The event was a successful exploring the multifaceted applications of NLP in healthcare, demonstrating innovative approaches and fostering collaborative discussions.

Resilience and Sustainability in Smart Service Ecosystems: A Workshop with very relevant outcomes

By Jürg Meierhofer, ZHAW

From October 18 to 20, 2023, we had the opportunity to conduct an exciting workshop on “Resilience and Sustainability in Smart Service Ecosystems” at the Mobiliar Forum in Thun, Switzerland. The workshop was organized by the Databooster program, which supports innovative partnerships and is a hub for data-driven innovation in Switzerland. The workshop brought together three companies from the energy and logistics sectors, as well as researchers and experts from the field of service innovation and digitalization, to discuss how companies can become more resilient and sustainable with their partners and customers through new and existing services.

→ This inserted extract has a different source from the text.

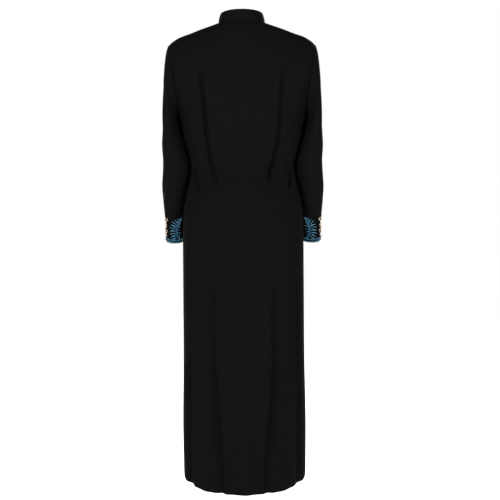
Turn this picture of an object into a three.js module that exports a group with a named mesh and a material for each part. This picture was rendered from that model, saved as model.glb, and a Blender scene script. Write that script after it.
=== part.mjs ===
// A full-length black abaya in its worn, hollow form: a back, two lapped fronts, a stand collar, two set-in
// sleeves and two embroidered cuff bands. Each cut piece is one closed wall of cloth, and neighbouring pieces
// meet edge to edge along their seams with a hairline gap.
//
// Millimetres, +Z up. The front faces -Y, the wearer's left is +X. The origin is the middle of the neck
// opening, level with the side neck points, where the wearer's shoulders carry the garment.
//
// Angles go round the body from the wearer's left side seam (0) over the back (90) to the right side seam
// (180) and on over the front (270). Heights go by ring: ring 0 is the hem and the last ring is the neckline.
import * as THREE from "three";

const CLOTH = 1.6; // wall of the body and sleeves
const BAND_CLOTH = 2.2; // wall of the collar and cuffs, which are cut double
const SEAM_GAP = 0.3; // left between two pieces at a seam
const FRONT_LAP = 30; // how far the right front lies over the left
const LAP_CLEARANCE = 0.5; // between the two fronts where they lap
const LAP_EASE = 28; // width over which the left front dips under the right
const COLLAR_OPENING = 3; // between the two collar ends
const MOST_MITRE = 2; // longest mitre at a seam, in wall thicknesses

// Rings of the body, from hem to neckline. side*, back* and front* are the points at the side seam, centre
// back and centre front; square is the superellipse exponent, and ridge says how roundly the ring falls from
// its side height to its middle height (1 falls evenly). steps is the number of rows up to the next ring.
// fold* gives the long drape folds: the angle from the side seam and the depth of the inner and outer fold on
// the back (b) and on the front (f), and foldWidth is their half-width in degrees.
const RINGS = [
  { name: "hem", sideX: 182.5, sideZ: -1350, backY: 146, backZ: -1389, frontY: -134, frontZ: -1374, square: 2.2, ridge: 1.05,
    bInner: 70, bInnerDeep: 9, bOuter: 33, bOuterDeep: 6, fInner: 62, fInnerDeep: 9, fOuter: 28, fOuterDeep: 6,
    foldWidth: 7.5, steps: 3 },
  { name: "shin", sideX: 184.5, sideZ: -1190, backY: 141, backZ: -1205, frontY: -131, frontZ: -1198, square: 2.2, ridge: 1.3,
    bInner: 65, bInnerDeep: 7, bOuter: 32, bOuterDeep: 4.5, fInner: 60, fInnerDeep: 7.5, fOuter: 29, fOuterDeep: 5,
    foldWidth: 7, steps: 3 },
  { name: "knee", sideX: 181.5, sideZ: -985, backY: 134, backZ: -988, frontY: -128, frontZ: -986, square: 2.2, ridge: 1.5,
    bInner: 62, bInnerDeep: 4, bOuter: 31, bOuterDeep: 3.5, fInner: 58, fInnerDeep: 5, fOuter: 30, fOuterDeep: 3.5,
    foldWidth: 6.5, steps: 3 },
  { name: "thigh", sideX: 181.5, sideZ: -780, backY: 128, backZ: -780, frontY: -125, frontZ: -780, square: 2.2, ridge: 1.7,
    bInner: 61.5, bInnerDeep: 2, bOuter: 31, bOuterDeep: 2, fInner: 56, fInnerDeep: 3, fOuter: 31, fOuterDeep: 2,
    foldWidth: 6.5, steps: 3 },
  { name: "seat", sideX: 180.5, sideZ: -600, backY: 125, backZ: -600, frontY: -121, frontZ: -600, square: 2.2, ridge: 1.7,
    bInner: 62, bInnerDeep: 0.5, bOuter: 31, bOuterDeep: 1, fInner: 55, fInnerDeep: 2, fOuter: 31, fOuterDeep: 1.5,
    foldWidth: 6, steps: 2 },
  { name: "hip", sideX: 171, sideZ: -524, backY: 113, backZ: -524, frontY: -115, frontZ: -524, square: 2.2, ridge: 1.7,
    bInner: 61, bInnerDeep: 1, bOuter: 29, bOuterDeep: 2.5, fInner: 54, fInnerDeep: 2, fOuter: 29, fOuterDeep: 2.5,
    foldWidth: 5.6, steps: 3 },
  { name: "waist", sideX: 154, sideZ: -436, backY: 86, backZ: -436, frontY: -106, frontZ: -436, square: 2.2, ridge: 1.7,
    bInner: 57.5, bInnerDeep: 6.5, bOuter: 27, bOuterDeep: 5, fInner: 52, fInnerDeep: 4.5, fOuter: 27, fOuterDeep: 4,
    foldWidth: 5.4, steps: 3 },
  { name: "rib", sideX: 172, sideZ: -362, backY: 97, backZ: -364, frontY: -117, frontZ: -362, square: 2.2, ridge: 1.7,
    bInner: 56.5, bInnerDeep: 7.5, bOuter: 31, bOuterDeep: 1.5, fInner: 54, fInnerDeep: 4, fOuter: 31, fOuterDeep: 2,
    foldWidth: 5.2, steps: 3 },
  { name: "armpit", sideX: 191, sideZ: -276, backY: 111, backZ: -284, frontY: -130, frontZ: -280, square: 2.25, ridge: 1.7,
    bInner: 58.5, bInnerDeep: 6, bOuter: 35, bOuterDeep: 0, fInner: 58, fInnerDeep: 2, fOuter: 37, fOuterDeep: 1,
    foldWidth: 5.2, steps: 5 },
  { name: "chest", sideX: 225, sideZ: -166, backY: 117, backZ: -199, frontY: -125, frontZ: -226, square: 2.2, ridge: 1.7,
    bInner: 62, bInnerDeep: 3.5, bOuter: 43, bOuterDeep: 0, fInner: 62, fInnerDeep: 0, fOuter: 45, fOuterDeep: 0,
    foldWidth: 5.2, steps: 5 },
  { name: "shoulder", sideX: 221, sideZ: -69, backY: 103, backZ: -128, frontY: -106, frontZ: -168, square: 2.05, ridge: 1.6,
    bInner: 63, bInnerDeep: 0, bOuter: 43, bOuterDeep: 0, fInner: 62, fInnerDeep: 0, fOuter: 44, fOuterDeep: 0,
    foldWidth: 5.2, steps: 2 },
  { name: "yoke", sideX: 161, sideZ: -35, backY: 90, backZ: -75, frontY: -91, frontZ: -130, square: 2.05, ridge: 1.6,
    bInner: 62, bInnerDeep: 0, bOuter: 42, bOuterDeep: 0, fInner: 60, fInnerDeep: 0, fOuter: 42, fOuterDeep: 0,
    foldWidth: 5.2, steps: 2 },
  { name: "nape", sideX: 104, sideZ: -14, backY: 77, backZ: -34, frontY: -80, frontZ: -98, square: 2.05, ridge: 1.5,
    bInner: 60, bInnerDeep: 0, bOuter: 40, bOuterDeep: 0, fInner: 58, fInnerDeep: 0, fOuter: 40, fOuterDeep: 0,
    foldWidth: 5.2, steps: 2 },
  { name: "neckline", sideX: 70, sideZ: -3, backY: 64, backZ: -8, frontY: -72, frontZ: -76, square: 2.1, ridge: 1.3,
    bInner: 58, bInnerDeep: 0, bOuter: 38, bOuterDeep: 0, fInner: 56, fInnerDeep: 0, fOuter: 38, fOuterDeep: 0,
    foldWidth: 5.2, steps: 0 },
];
const ARMPIT = RINGS.findIndex((ring) => ring.name === "armpit");
const SHOULDER = RINGS.findIndex((ring) => ring.name === "shoulder");
const NECKLINE = RINGS.length - 1;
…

The workshop was motivated by the high volatility of the business ecosystems in recent years, which was unexpected and caught society and economy unprepared. Both on the human resources side and in the material logistics, there were unforeseen bottlenecks. The market situation was determined by the insufficient availability of resources and not by the demand. As a result, there was a wave of short-term oriented management reactions that were not sustainable in the medium and long term and thus laid the foundation for the next wave of challenges.

Against this background, it became clear that the business ecosystems need to become more resilient, i.e., able to withstand shocks and adapt quickly to dramatically changed situations. Resilience can be achieved by increasing the ability to absorb shocks (e.g., through more redundancy, robustness, or agility) and by developing dynamic capabilities to adjust to changing needs (e.g., through creativity, adaptability, or flexibility).

Smart service systems are closely linked to the ability of dynamic adaptation. By their inherent design of tightly interconnected resources, smart service systems inherently contain the ability to dynamically realign and rewire existing resources to adapt to dynamically changing needs.

The workshop started with a discussion to gain a deeper understanding of resilience and sustainability in smart service systems. Then, the situations of the three participating companies were examined from this perspective in sub-groups and opportunities for new services were identified. Building on this, the moderation very smartly guided the development of common solution approaches that involve all three companies. As a result, joint project ideas are now available, which are to be further elaborated in a follow-up step towards implementation.

The workshop groups had access to various design and prototyping tools and sources provided by the Mobiliar Forum. The groups had to present their results and recommendations repeatedly during the workshop.

The workshop was a great learning experience for all of us as we gained new insights into the topic of resilience and sustainability in smart service systems. We also enjoyed interacting with other participants from different backgrounds and perspectives. It became apparent that such workshops are very valuable for fostering collaboration and innovation among companies, researchers, and experts in Switzerland.

A big thank you goes to Sophie Bürgin for the excellent moderation, to Fabrizio Laneve for providing the beautiful and inspiring Mobiliar Forum infrastructure and to all participating company representatives for their spirited participation and co-creation.